The Middle Path: Regulated Honesty
Effective leadership sits between two unhelpful extremes: hiding behind distance and overloading teams with unfiltered emotion. The sweet spot is regulated honesty: a style where leaders are steady enough to contain their own reactions while open enough to be real with others.
Regulated honesty doesn’t mean ignoring emotion, nor does it mean putting everything on display. It means acknowledging what’s true in a way that supports clarity and connection. For example:
“I don’t have the full answer yet, but here’s what I do know.”
“I’m feeling stretched this week, so I’ll need the team’s input to keep us moving.”
Statements like these show humanity without burdening others.
The key is self-regulation. Leaders who pause before reacting create space for choices that reflect values rather than stress. That pause can turn:
- Defensiveness into curiosity
- Frustration into direction
- Anxiety into transparency
Leaders who practise regulated honesty demonstrate maturity. They don’t shy away from struggle, but they don’t hand it off either. They own their role, acknowledge reality, and invite others into problem-solving.
In environments shaped by regulated honesty, teams have a constant anchor to ground them. They know their leader is human, but also dependable. And that combination, more than distance or drama, is what inspires confidence.
Connection in Action: Three Scenarios
It’s easier to see the power of regulated honesty through everyday leadership moments.
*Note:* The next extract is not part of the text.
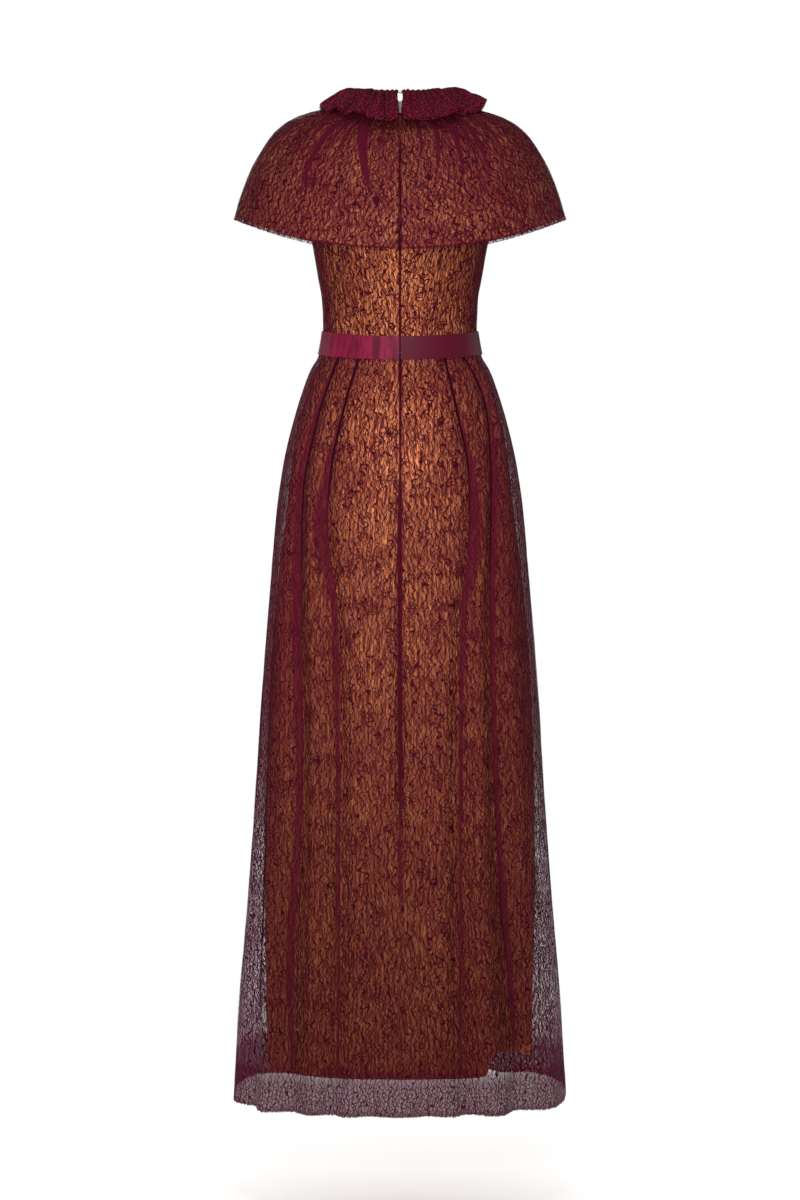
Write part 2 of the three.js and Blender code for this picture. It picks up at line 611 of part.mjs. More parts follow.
// Skirt: plain lining panels, and lace panels whose columns run down the folds
const SKIRT_PARTS = [
  { part: 'front', columns: 20, between: 6, folds: [
    'left_outer_front', 'left_inner_front', 'centre_front', 'right_inner_front', 'right_outer_front'] },
  { part: 'back_left', columns: 10, between: 5, folds: [
    'left_soft_back', 'left_inner_back', 'left_outer_back', 'left_edge_back'] },
  { part: 'back_right', columns: 10, between: 5, folds: [
    'right_outer_back', 'right_inner_back', 'right_soft_back'] },
];
function foldAngle(name, ring, height) {
  const fold = SKIRT_FOLDS.find((candidate) => candidate.name === name);
  const angle = angleOfX(ring, column(fold.rows, 'height', 'x', height), fold.side);
  return fold.side < 0 && angle < 0 ? angle + 360 : angle;
}
for (const { part, columns, between, folds } of SKIRT_PARTS) {
  const liningPlaces = (height) => spread(...panelEnds(part, ringAt(LINING_SKIRT, height)), columns);
  const lacePlaces = (height) => {
    const ring = ringAt(LACE_SKIRT, height);
    const [from, to] = panelEnds(part, ring);
    return through([from, ...folds.map((name) => foldAngle(name, ring, height)), to], between);
  };
  const lining = wall(wrapped(liningSkirt), liningPlaces, LINING_ROWS, LINING_WALL, -LINING_WALL);
  add(`skirt_lining_${part}`, lining, 'lining');
  const lace = wall(wrapped(laceSkirt), lacePlaces, SKIRT_ROWS, LACE_WALL, 0);
  add(`skirt_lace_${part}`, lace, 'lace');
}

// Capelet: one C-shaped piece of each cloth, open at the centre back, with a column on each gather
const CAPE_END = 0.15;
const COLUMNS_PER_GATHER = 2;
function capePlaces(share) {
  const crests = CAPE_GATHERS.map(({ top, foot }) => lerp(top, foot, share));
  const round = crests.map((angle) => THREE.MathUtils.euclideanModulo(angle, 360));
  round.sort((a, b) => a - b);
  return through([CAPE_END, ...round, 360 - CAPE_END], COLUMNS_PER_GATHER);
}
function capePiece(thickness, lift) {
  return wall(wrapped(capelet), capePlaces, CAPE_SHARES, thickness, lift, { upwards: -1 });
}
add('cape_lining', capePiece(LINING_WALL, 0), 'lining');
add('cape_lace', capePiece(LACE_WALL, LINING_WALL + LAYER_GAP), 'lace');

// Collar: its ends part below the hook and eye, and close again over the zip
const KEYHOLE = [
  { share: 0, half: 0.4 },
  { share: 0.5, half: 0.5 },
  { share: 0.72, half: 4 },
  { share: 0.9, half: 4 },
  { share: 1, half: 2.2 },
];
const STAND_COLUMNS = 26;
const STAND_SHARES = KEYHOLE.map((row) => row.share);
const standStart = (share) => degreesAt(column(KEYHOLE, 'share', 'half', share), NECK.half);
const standPlaces = (share) => spread(standStart(share), 360 - standStart(share), STAND_COLUMNS);
const stand = wall(wrapped(collarStand), standPlaces, STAND_SHARES, STAND_WALL, -STAND_WALL);
add('collar_stand', stand, 'frill');

const FRILL_ENDS = [
  { share: 0, half: 2.4 },
  { share: 0.2, half: 4.2 },
  { share: 0.45, half: 4 },
  { share: 0.75, half: 2.6 },
  { share: 1, half: 1.2 },
];
const COLUMNS_PER_WAVE = 6;
const FRILL_SHARES = [0, 0.25, 0.55, 1];
const frillStart = (share) => degreesAt(column(FRILL_ENDS, 'share', 'half', share), NECK.half);
const frillPlaces = (share) => spread(
  frillStart(share), 360 - frillStart(share), FRILL_WAVES * COLUMNS_PER_WAVE);
const frill = wall(wrapped(collarFrill), frillPlaces, FRILL_SHARES, FRILL_WALL, 0, { upwards: -1 });
add('collar_frill', frill, 'frill');

// Ribbon over the waist seam, from one side of the zip to the other
function ribbonSurface(angle, height) {
  return place(ringPoint(ringAt(RIBBON, height), angle), height + waistDip(angle, WAIST_SEAM));
}
const RIBBON_ROWS = RIBBON.map((row) => row.height);
const RIBBON_END = 0.35;
const RIBBON_COLUMNS = 40;
const ribbonPlaces = () => spread(RIBBON_END, 360 - RIBBON_END, RIBBON_COLUMNS);
add('waist_ribbon', wall(wrapped(ribbonSurface), ribbonPlaces, RIBBON_ROWS, RIBBON_WALL, 0), 'ribbon');

// Invisible zip: its tape lies inside the back, from below the seat to halfway up the collar stand
function backInside(x, height) {
  if (height > NECK.backHeight) {
    const share = (height - NECK.backHeight) / STAND.backRise;
    return collarStand(degreesAt(x, NECK.half), share);
  }
  if (height > UNDERARM) {
    const share = (height - UNDERARM) / (NECK.backHeight - UNDERARM);
    return bodiceUpper(degreesAt(x, column(ARMHOLE, 'share', 'half', share)), share);
  }
  const ring = ringAt(height > WAIST_SEAM ? BODICE : LINING_SKIRT, height);
  return place(ringPoint(ring, angleOfX(ring, x, 1)), height + waistDip(0, height));
}
const ZIP_ROWS = [
  911, 950, 1000, 1040, 1075, 1097, 1115, 1150, 1190, 1228, 1262, 1292, 1326, 1370, 1414, 1447, 1462];
const TAPE_COLUMNS = 4;
const tapePlaces = () => spread(-ZIP_TAPE_HALF, ZIP_TAPE_HALF, TAPE_COLUMNS);
const TAPE_LIFT = -STAND_WALL - 2 * LAYER_GAP - ZIP_TAPE_WALL;
add('zip_tape', wall(backInside, tapePlaces, ZIP_ROWS, ZIP_TAPE_WALL, TAPE_LIFT), 'zip');

// A closed geometry as a solid for joining and cutting, and back again
function toManifold(geometry) {
  const bare = geometry.clone();
  for (const name of ['normal', 'uv']) if (bare.getAttribute(name)) bare.deleteAttribute(name);
  const merged = mergeVertices(bare, 1e-4);
  return new wasm.Manifold(new wasm.Mesh({
    numProp: 3,
    vertProperties: new Float32Array(merged.attributes.position.array),
    triVerts: new Uint32Array(merged.index.array),
  }));
}
function toGeometry(manifold) {
  const mesh = manifold.getMesh();
  const geometry = new THREE.BufferGeometry();
  geometry.setAttribute('position', new THREE.BufferAttribute(mesh.vertProperties, 3));
  geometry.setIndex(new THREE.BufferAttribute(mesh.triVerts, 1));
  geometry.computeVertexNormals();
  return geometry;
}
const block = (x, y, z, centre) => new THREE.BoxGeometry(x, y, z).translate(...centre);

// Slider: a plate with a bridge that the pull hangs from
function sliderGeometry() {
  const outer = SLIDER.plate + BRIDGE.opening + BRIDGE.bar;
  const plate = block(SLIDER.width, SLIDER.plate, SLIDER.length, [0, SLIDER.plate / 2, 0]);
  const bridgeIn = SLIDER.plate / 2;
  const bridge = block(BRIDGE.width, outer - bridgeIn, BRIDGE.half * 2, [0, (outer + bridgeIn) / 2, 0]);
  const openingHeight = (BRIDGE.half - BRIDGE.bar) * 2;
  const openingOut = SLIDER.plate + BRIDGE.opening / 2;
  const opening = block(BRIDGE.width * 2, BRIDGE.opening, openingHeight, [0, openingOut, 0]);
  return toGeometry(toManifold(plate).add(toManifold(bridge)).subtract(toManifold(opening)));
}
const sliderMesh = add('zip_slider', sliderGeometry(), 'zip');
sliderMesh.position.set(0, SLIDER.y, SLIDER.height - SHOULDER_HEIGHT);

// Pull: a flat tab whose slot goes round the bridge. It hangs from the bar at its top.
function pullGeometry() {
  const half = PULL.width / 2;
  const tab = new THREE.Shape();
  tab.moveTo(-half, PULL.thick / 2);
  tab.lineTo(-half, half - PULL.length);
  tab.absarc(0, half - PULL.length, half, Math.PI, 2 * Math.PI, false);
  tab.lineTo(half, PULL.thick / 2);
  const slot = new THREE.Path();
  slot.moveTo(-PULL.slotHalf, -PULL.thick / 2);
  slot.lineTo(PULL.slotHalf, -PULL.thick / 2);
  slot.lineTo(PULL.slotHalf, -PULL.slotEnd);
  slot.lineTo(-PULL.slotHalf, -PULL.slotEnd);
  slot.closePath();
  tab.holes.push(slot);
  const flat = new THREE.ExtrudeGeometry(tab, { depth: PULL.thick, bevelEnabled: false, curveSegments: 5 });
  return flat.translate(0, 0, -PULL.thick / 2).rotateX(Math.PI / 2);
}
const hingeOut = SLIDER.plate + BRIDGE.opening / 2;
const pullMesh = add('zip_pull', pullGeometry(), 'zip');
pullMesh.position.set(0, SLIDER.y + hingeOut, SLIDER.height - SHOULDER_HEIGHT);

// Wire fastenings: a hook that passes through a ring at the collar, and a bar on the ribbon
const WIRE_SIDES = 4;
const HOOK_STEPS = 14;
const BAR_STEPS = 8;
function wire(points, steps) {
  const places = points.map((xyz) => new THREE.Vector3(...xyz));
  const curve = new THREE.CatmullRomCurve3(places, false, 'centripetal');
  const section = new THREE.Shape().absarc(0, 0, HOOK_WIRE, 0, 2 * Math.PI, false);
  return new THREE.ExtrudeGeometry(
    section, { steps, curveSegments: WIRE_SIDES, extrudePath: curve, bevelEnabled: false });
}
const COLLAR_HOOK = { x: -1.2, y: 48.6, height: 1483.2, leg: 0.9, tail: 6, tip: 1.8, ring: 1.9 };
const hookMesh = add('collar_hook', wire([
  [COLLAR_HOOK.tail, COLLAR_HOOK.leg, 0], [COLLAR_HOOK.tail * 0.4, COLLAR_HOOK.leg, 0],
  [-0.2, COLLAR_HOOK.leg, 0], [-1, 0, 0], [-0.2, -COLLAR_HOOK.leg, 0], [COLLAR_HOOK.tip, -COLLAR_HOOK.leg, 0],
], HOOK_STEPS), 'zip');
const eye = new THREE.TorusGeometry(COLLAR_HOOK.ring, HOOK_WIRE, 6, HOOK_STEPS).rotateX(Math.PI / 2);
const eyeMesh = add('collar_eye', eye, 'zip');
for (const mesh of [hookMesh, eyeMesh]) {
  mesh.position.set(COLLAR_HOOK.x, COLLAR_HOOK.y, COLLAR_HOOK.height - SHOULDER_HEIGHT);
}
const RIBBON_BAR = { half: 3, middle: 1, rise: 0.35, out: 0.9, height: 1108 };
const barMesh = add('ribbon_hook', wire([
  [-RIBBON_BAR.half, 0, 0], [-RIBBON_BAR.middle, RIBBON_BAR.rise, 0],
  [RIBBON_BAR.middle, RIBBON_BAR.rise, 0], [RIBBON_BAR.half, 0, 0],
], BAR_STEPS), 'zip');
const ribbonBack = column(RIBBON, 'height', 'back', RIBBON_BAR.height + WAIST_DIP);
barMesh.position.set(0, ribbonBack + RIBBON_WALL + RIBBON_BAR.out, RIBBON_BAR.height - SHOULDER_HEIGHT);

export default gown;
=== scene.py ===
# The look of an A-line evening gown: vein-patterned lace over a copper satin lining, a gathered
# capelet, a frilled collar and a satin ribbon. It is seen from the back, where it closes.
import math
import bpy
import numpy as np
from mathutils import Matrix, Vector


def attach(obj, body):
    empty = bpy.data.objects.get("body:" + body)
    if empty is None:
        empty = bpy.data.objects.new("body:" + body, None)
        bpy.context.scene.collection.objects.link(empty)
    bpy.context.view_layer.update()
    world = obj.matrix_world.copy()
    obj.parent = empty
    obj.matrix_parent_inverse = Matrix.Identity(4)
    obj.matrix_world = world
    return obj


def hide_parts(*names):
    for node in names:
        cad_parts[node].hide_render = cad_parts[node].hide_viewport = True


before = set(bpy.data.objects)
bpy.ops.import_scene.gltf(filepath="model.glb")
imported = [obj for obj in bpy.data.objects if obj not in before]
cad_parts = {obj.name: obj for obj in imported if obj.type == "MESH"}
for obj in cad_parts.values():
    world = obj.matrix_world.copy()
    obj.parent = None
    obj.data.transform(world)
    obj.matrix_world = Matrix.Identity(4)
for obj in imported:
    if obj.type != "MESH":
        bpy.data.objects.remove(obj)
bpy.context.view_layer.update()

# Sizes in millimetres. Heights in the tables are above the lace hem.
MM = 0.001
SHOULDER_HEIGHT = 1445
UNDERARM = 1292
WAIST_SEAM = 1115
HIGH_HIP = 1043
LINING_HEM = 47
WAIST_DIP = 5
UPPER_SPAN = 150
CHEST_BULGE = 46
LINING_CLEARANCE = 1.4
LINING_THICK = 0.7
LACE_THICK = 0.6
LACE_LIFT = 0.5
SEAM_GAP = 0.3
CREASE_SHADOW_HALF = 2.2

# Shares: how far a fold's lips stand out of its depth, and the cape lining's length of the lace's
FOLD_LIFT = 0.3
CAPE_LINING_SHARE = 0.982

# How dense doubled lace looks, how much denser it is at the centre back, where it reaches into the painted
# shade colour, and the painted shade at the bodice's sides
DOUBLE_DENSE = 0.52
CENTRE_DOUBLE = 1.35
BODICE_SIDE_SHADE = 0.4

# Where the cape and the ribbon end beside the centre back, in degrees
CAPE_END = 0.12
RIBBON_END = 0.35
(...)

Here are three ways it shows up in practice.
1. Admitting Uncertainty About Strategy
A senior leader is asked about the organisation’s direction in an all-hands meeting. Instead of giving a polished but vague answer, they say: “We don’t have the final plan yet, but here are the options we’re exploring and what matters most in making the choice.”
The team leaves with clarity about the process, and trust grows because the leader shared honestly without pretending to know it all.
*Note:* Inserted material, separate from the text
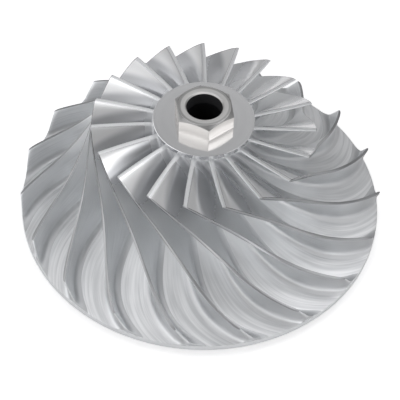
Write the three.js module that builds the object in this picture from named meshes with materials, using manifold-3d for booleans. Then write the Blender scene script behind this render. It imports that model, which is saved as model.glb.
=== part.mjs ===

2. Naming Stress Without Blame
During a busy quarter, a manager notices their team’s energy dropping. In a meeting, they acknowledge: “I’m feeling the pressure too. Let’s take a moment to check what’s most critical so we don’t burn out chasing everything.”
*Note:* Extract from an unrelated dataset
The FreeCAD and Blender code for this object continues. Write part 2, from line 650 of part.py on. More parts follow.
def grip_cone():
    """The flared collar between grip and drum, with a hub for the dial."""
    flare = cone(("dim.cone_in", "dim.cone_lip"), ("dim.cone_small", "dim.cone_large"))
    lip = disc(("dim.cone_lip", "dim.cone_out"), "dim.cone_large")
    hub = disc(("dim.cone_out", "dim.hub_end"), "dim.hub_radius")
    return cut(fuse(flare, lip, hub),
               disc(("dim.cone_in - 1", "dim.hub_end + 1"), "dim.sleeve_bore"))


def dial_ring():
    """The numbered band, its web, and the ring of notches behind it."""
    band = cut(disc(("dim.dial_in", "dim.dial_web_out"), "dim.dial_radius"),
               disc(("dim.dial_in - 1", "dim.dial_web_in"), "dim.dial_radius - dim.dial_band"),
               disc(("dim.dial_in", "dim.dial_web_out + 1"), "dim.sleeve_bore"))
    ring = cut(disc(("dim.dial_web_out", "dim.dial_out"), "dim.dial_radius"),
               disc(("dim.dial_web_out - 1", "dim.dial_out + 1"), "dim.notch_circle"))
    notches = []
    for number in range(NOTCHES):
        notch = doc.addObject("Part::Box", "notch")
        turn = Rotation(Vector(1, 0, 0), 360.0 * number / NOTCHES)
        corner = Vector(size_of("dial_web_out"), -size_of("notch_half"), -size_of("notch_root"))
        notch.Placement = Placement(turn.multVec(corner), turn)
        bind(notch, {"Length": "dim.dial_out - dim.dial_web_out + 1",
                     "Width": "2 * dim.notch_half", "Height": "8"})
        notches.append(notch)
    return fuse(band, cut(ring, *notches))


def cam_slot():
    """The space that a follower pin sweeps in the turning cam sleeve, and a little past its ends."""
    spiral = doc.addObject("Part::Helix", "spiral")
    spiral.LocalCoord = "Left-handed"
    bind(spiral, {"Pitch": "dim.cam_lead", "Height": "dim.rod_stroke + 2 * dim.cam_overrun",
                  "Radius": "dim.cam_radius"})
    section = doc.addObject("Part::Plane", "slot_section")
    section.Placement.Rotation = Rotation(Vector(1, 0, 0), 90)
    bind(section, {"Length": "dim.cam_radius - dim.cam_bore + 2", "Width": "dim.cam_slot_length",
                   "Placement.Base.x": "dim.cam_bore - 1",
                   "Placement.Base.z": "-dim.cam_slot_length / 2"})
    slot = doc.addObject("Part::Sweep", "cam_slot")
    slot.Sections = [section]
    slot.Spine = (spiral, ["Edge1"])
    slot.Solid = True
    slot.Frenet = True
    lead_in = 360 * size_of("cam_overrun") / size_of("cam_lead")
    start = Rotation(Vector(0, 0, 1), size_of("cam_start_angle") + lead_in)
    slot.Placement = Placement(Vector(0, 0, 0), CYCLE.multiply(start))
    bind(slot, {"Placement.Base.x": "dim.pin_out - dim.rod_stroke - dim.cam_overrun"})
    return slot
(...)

By naming stress openly—without venting or blaming—the leader normalises the reality of pressure while guiding the team toward focus and resilience.
3. Sharing a Client Challenge Constructively
A leader preparing for a major client review tells their team: “We’ve had pushback from this client on timelines. Rather than seeing this as a failure, I’d like us to explore what adjustments could strengthen the partnership.”
Instead of hiding the issue or offloading frustration, the leader frames it as a shared challenge. This creates space for ideas, strengthens ownership, and turns difficulty into innovation.
In all three scenarios, honesty is combined with steadiness. Leaders don’t withhold reality, and they don’t overwhelm the team with raw emotion. They invite connection while holding responsibility. The result is stronger engagement, deeper trust, and a culture where people feel safe to contribute.
Building the Habit of Connection
Connection doesn’t happen by accident. It’s a discipline leaders build through daily choices. A few practical habits can make all the difference:
- Pause before sharing: When emotion rises, take a breath and ask: “Am I expressing this to connect, or to unload?” That single question shifts expression from reactive to constructive.
- Practise small disclosures: Honesty doesn’t need to be dramatic. Try everyday admissions like: “I don’t have the answer yet,” or “I found that meeting challenging too.” These small signals normalise humanity without oversharing.
- Use structured feedback: Tools like the Leadership Growth Profile reveal how often “Distant” behaviours show up and how teams experience them. This insight keeps leaders honest about the gap between intention and impact.
Why Connection Wins
The myth of professional distance promises authority, but it delivers disconnection. Leaders who choose connection set the conditions for performance, innovation, and culture to thrive long into the future.
Regulated honesty creates the critical balance. It allows leaders to acknowledge pressure, admit uncertainty, and share challenges without losing composure. The result is stronger trust, higher engagement, and workplaces where people want to contribute.
Great leadership isn’t built on distance. It’s built on connection.